W jego opinii reforma oznacza także większą szansę na rozwój zawodowy, dotyczy to szczególnie osób, które do tej pory nie spełniały formalnych kryteriów doświadczenia wymaganego przy rekrutacjach do administracji publicznej czy instytucji państwowych.
Dzięki możliwości udokumentowania wcześniejszych okresów pracy także poza tradycyjnym stosunkiem pracy kandydaci zyskają realny dostęp do procesów rekrutacyjnych zarezerwowanych dotąd dla osób z etatowym, udokumentowanym stażem - tłumaczy Inglot.
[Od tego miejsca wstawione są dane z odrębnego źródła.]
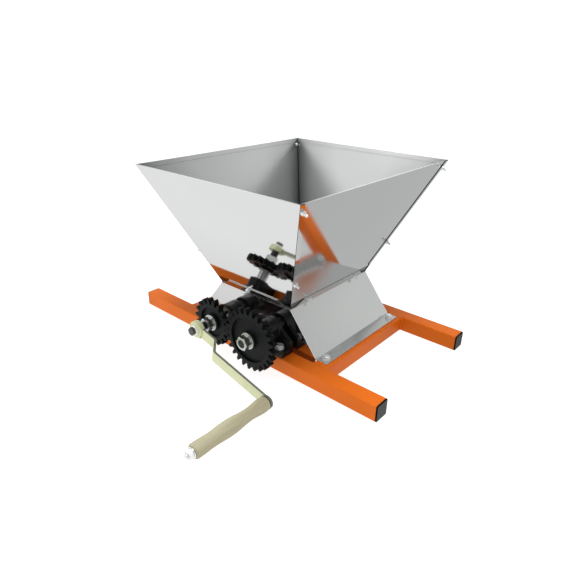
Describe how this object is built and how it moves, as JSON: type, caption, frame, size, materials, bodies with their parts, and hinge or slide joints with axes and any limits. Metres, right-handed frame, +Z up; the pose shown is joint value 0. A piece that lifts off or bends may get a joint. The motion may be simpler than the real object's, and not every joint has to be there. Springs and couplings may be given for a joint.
{
  "type": "hand-cranked grape crusher",
  "caption": "Tabletop fruit crusher: sheet-steel hopper over two fluted rollers, meshed gears and a cranked wood grip, on a welded tube frame.",
  "frame": {"origin": "on the floor, under the middle of the opening between the frame tubes where juice and skins fall out", "axes": "+Z up, +X to the right along the two long frame tubes, -Y towards the gears and crank"},
  "size_m": [0.55, 0.5786, 0.31],
  "materials": {
    "frame_paint": "orange powder coat, semi-gloss",
    "plug_plastic": "black moulded, satin",
    "hopper_steel": "bright rolled stainless steel",
    "skirt_steel": "satin stainless steel",
    "end_plate_steel": "bright rolled stainless steel",
    "block_black": "black enamel on a casting, satin",
    "bush_bronze": "oiled sintered bronze, dulled",
    "gear_black": "moulded nylon, satin",
    "roller_aluminium": "extruded, satin",
    "shaft_steel": "drawn and turned steel",
    "crank_paint": "pale passivated zinc over steel, satin",
    "dark_steel": "black oxide",
    "zinc_steel": "bright zinc plate",
    "grip_wood": "turned beech, oiled"
  },
  "bodies": {
    "frame_body": {"long_tube_front": "frame_paint", "long_tube_rear": "frame_paint", "cross_tube_left": "frame_paint", "cross_tube_right": "frame_paint", "tube_end_plugs": "plug_plastic", "frame_threaded_inserts": "zinc_steel", "skirt_left": "skirt_steel", "skirt_right": "skirt_steel", "skirt_bolts": "zinc_steel", "skirt_washers": "zinc_steel", "end_plate_front": "end_plate_steel", "end_plate_rear": "end_plate_steel", "hopper_panel_front": "hopper_steel", "hopper_panel_rear": "hopper_steel", "hopper_panel_left": "hopper_steel", "hopper_panel_right": "hopper_steel", "hopper_corner_bolts": "zinc_steel", "hopper_corner_nuts": "zinc_steel", "hopper_base_bolts": "zinc_steel", "hopper_base_nuts": "zinc_steel", "bearing_block_front": "block_black", "bearing_block_rear": "block_black", "bearing_bushes_front": "bush_bronze", "bearing_bushes_rear": "bush_bronze", "block_bolts": "zinc_steel", "block_washers": "zinc_steel"},
    "drive_body": {"drive_shaft": "shaft_steel", "drive_roller": "roller_aluminium", "drive_roller_pins": "zinc_steel", "drive_gear": "gear_black", "drive_gear_key": "zinc_steel", "drive_gear_washer": "zinc_steel", "drive_gear_nut": "zinc_steel", "drive_shaft_collar": "shaft_steel", "drive_collar_screw": "dark_steel", "crank_hub": "crank_paint", "crank_set_screw": "dark_steel", "crank_arm": "crank_paint", "crank_end_washers": "zinc_steel", "crank_end_bolt": "dark_steel", "grip_spindle": "zinc_steel", "grip_spindle_nut": "zinc_steel", "grip_inner_washer": "dark_steel", "grip_outer_washer": "zinc_steel"},
    "driven_body": {"driven_shaft": "shaft_steel", "driven_roller": "roller_aluminium", "driven_roller_pins": "zinc_steel", "driven_gear": "gear_black", "driven_gear_key": "zinc_steel", "driven_gear_washer": "zinc_steel", "driven_gear_nut": "zinc_steel", "driven_shaft_collar": "shaft_steel", "driven_collar_screw": "dark_steel"},
    "grip_body": {"wood_grip": "grip_wood"}
  },
  "joints": [
    {"name": "crank_spin", "type": "hinge", "parent": "frame_body", "child": "drive_body", "pos_m": [-0.036, 0, 0.0604], "axis": [0, 1, 0], "continuous": true},
    {"name": "driven_spin", "type": "hinge", "parent": "frame_body", "child": "driven_body", "pos_m": [0.052, 0, 0.0604], "axis": [0, 1, 0], "continuous": true},
    {"name": "grip_spin", "type": "hinge", "parent": "drive_body", "child": "grip_body", "pos_m": [0.14161, -0.298, 0.0163], "axis": [0, 1, 0], "continuous": true}
  ],
  "couplings": [
    {"joint": "driven_spin", "follows": "crank_spin", "ratio": -0.76}
  ]
}
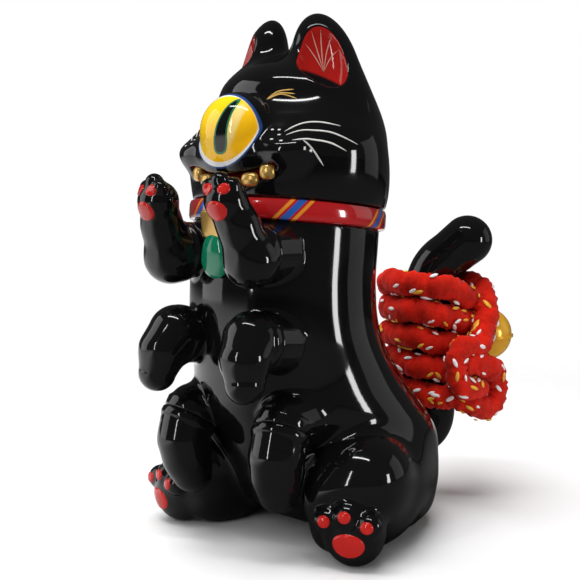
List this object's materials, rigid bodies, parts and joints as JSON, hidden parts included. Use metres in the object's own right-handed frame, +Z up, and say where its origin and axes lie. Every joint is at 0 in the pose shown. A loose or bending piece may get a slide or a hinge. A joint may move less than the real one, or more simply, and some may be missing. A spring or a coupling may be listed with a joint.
{
  "type": "beckoning cat figurine",
  "caption": "Seated one-eyed cat figurine with pairs of turning arms, a turning head, a collar, and a rope-wound tail that carries a ball bell.",
  "frame": {"origin": "centre of the flat base, on the surface that the figurine stands on", "axes": "+Z up, the cat faces -Y, +X is the cat's left"},
  "size_m": [0.1176, 0.1922, 0.1975],
  "materials": {
    "black_vinyl": "glossy sprayed black",
    "red_collar": "glossy red with painted stripes",
    "green_stone": "glossy jade green",
    "gold_paint": "gold paint",
    "bell_brass": "polished gold plate",
    "pellet_steel": "plain steel",
    "red_crepe_rope": "soft crepe flecked white and gold"
  },
  "bodies": {
    "torso": {"body_shell": "black_vinyl", "collar": "red_collar", "pendant_stone": "green_stone", "pendant_cap": "gold_paint"},
    "head": {"head_shell": "black_vinyl"},
    "tail": {"tail": "black_vinyl", "tail_rope_coil": "red_crepe_rope", "tail_rope_knot": "red_crepe_rope", "tail_rope_bow": "red_crepe_rope", "bell_tie": "red_crepe_rope"},
    "bell": {"bell_upper_shell": "bell_brass", "bell_lower_shell": "bell_brass", "bell_eyelet": "bell_brass", "bell_pellet": "pellet_steel"},
    "upper_arm_left": {"upper_arm_left": "black_vinyl"},
    "upper_arm_right": {"upper_arm_right": "black_vinyl"},
    "middle_arm_left": {"middle_arm_left": "black_vinyl"},
    "middle_arm_right": {"middle_arm_right": "black_vinyl"},
    "lower_arm_left": {"lower_arm_left": "black_vinyl"},
    "lower_arm_right": {"lower_arm_right": "black_vinyl"}
  },
  "joints": [
    {"name": "head_turn", "type": "hinge", "parent": "torso", "child": "head", "pos_m": [0, -0.0322, 0.1217], "axis": [0, 0.0906, 0.9959], "range_deg": [-90, 90]},
    {"name": "upper_arm_left_turn", "type": "hinge", "parent": "torso", "child": "upper_arm_left", "pos_m": [0.0175, -0.069, 0.1095], "axis": [0, -1, 0], "range_deg": [-45, 40]},
    {"name": "upper_arm_right_turn", "type": "hinge", "parent": "torso", "child": "upper_arm_right", "pos_m": [-0.0175, -0.069, 0.1095], "axis": [0, -1, 0], "range_deg": [-40, 45]},
    {"name": "middle_arm_left_turn", "type": "hinge", "parent": "torso", "child": "middle_arm_left", "pos_m": [0.0185, -0.069, 0.0785], "axis": [0, -0.995, 0.0995], "range_deg": [-45, 90]},
    {"name": "middle_arm_right_turn", "type": "hinge", "parent": "torso", "child": "middle_arm_right", "pos_m": [-0.0185, -0.069, 0.0785], "axis": [0, -0.995, 0.0995], "range_deg": [-90, 45]},
    {"name": "lower_arm_left_turn", "type": "hinge", "parent": "torso", "child": "lower_arm_left", "pos_m": [0.0225, -0.0625, 0.0475], "axis": [0.1, -0.5001, -0.8602], "range_deg": [-90, 90]},
    {"name": "lower_arm_right_turn", "type": "hinge", "parent": "torso", "child": "lower_arm_right", "pos_m": [-0.0225, -0.0625, 0.0475], "axis": [-0.1, -0.5001, -0.8602], "range_deg": [-90, 90]},
    {"name": "tail_turn", "type": "hinge", "parent": "torso", "child": "tail", "pos_m": [0.0032, 0.036, 0.027], "axis": [0.3987, 0.9171, 0], "range_deg": [-30, 25]},
    {"name": "bell_swing", "type": "hinge", "parent": "tail", "child": "bell", "pos_m": [0.01821, 0.08794, 0.0821], "axis": [0.9781, -0.2079, 0], "range_deg": [-2, 60]}
  ]
}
Więcej wiadomości na temat pracy można przeczytać poniżej:
Przygotowanie systemów kadrowo-płacowych do nowych procedur
Założyciel Personnel Service twierdzi, że nowe przepisy oznaczają konieczność szeroko zakrojonych działań po stronie pracodawców, szczególnie w obszarze kadr i płac.
Już teraz działy HR powinny rozpocząć audyt dokumentacji historycznej, aby zidentyfikować osoby, które w przeszłości realizowały umowy cywilnoprawne i mogą ubiegać się o zaliczenie ich do stażu pracy – wspomina Krzysztof Inglot.
I dodaje, że kluczowe będzie także przygotowanie systemów kadrowo-płacowych do przetwarzania nowych danych oraz wdrożenie procedur weryfikacji dokumentów składanych przez pracowników. Jednocześnie niezbędne będzie szkolenie zespołów odpowiedzialnych za naliczanie uprawnień oraz przygotowanie komunikacji wewnętrznej dla załogi.
Według Inglota reforma może przełożyć się na realny wzrost kosztów pracy. Dotyczy to nie tylko potencjalnego zwiększenia liczby dni urlopowych czy wypłat odpraw, ale także czasu i zasobów potrzebnych do obsługi pracowników składających wnioski o zaliczenie wcześniejszych okresów aktywności zawodowej.
Co więcej, uważa on, że firmy będą musiały uwzględniać nowy staż w procesach rekrutacyjnych, szczególnie tam, gdzie jest to warunek udziału w rekrutacji lub wpływa na wysokość oferowanego wynagrodzenia czy poziom stanowiska. W wielu organizacjach zmiany te będą wymagały przedefiniowania dotychczasowych standardów operacyjnych.
Z punktu widzenia pracodawców to czas dużych zmian i wyzwań przede wszystkim organizacyjnych. Kluczowe będzie odpowiednio wczesne przygotowanie, które pozwoli uniknąć chaosu w pierwszych miesiącach obowiązywania nowych przepisów. Warto spojrzeć na te zmiany jako na szansę, nie tylko dla pracowników, ale i dla firm, by uporządkować procesy, zwiększyć transparentność i zbudować silniejszą kulturę zatrudnienia – podsumowuje Krzysztof Inglot, ekspert rynku pracy, założyciel Personnel Service.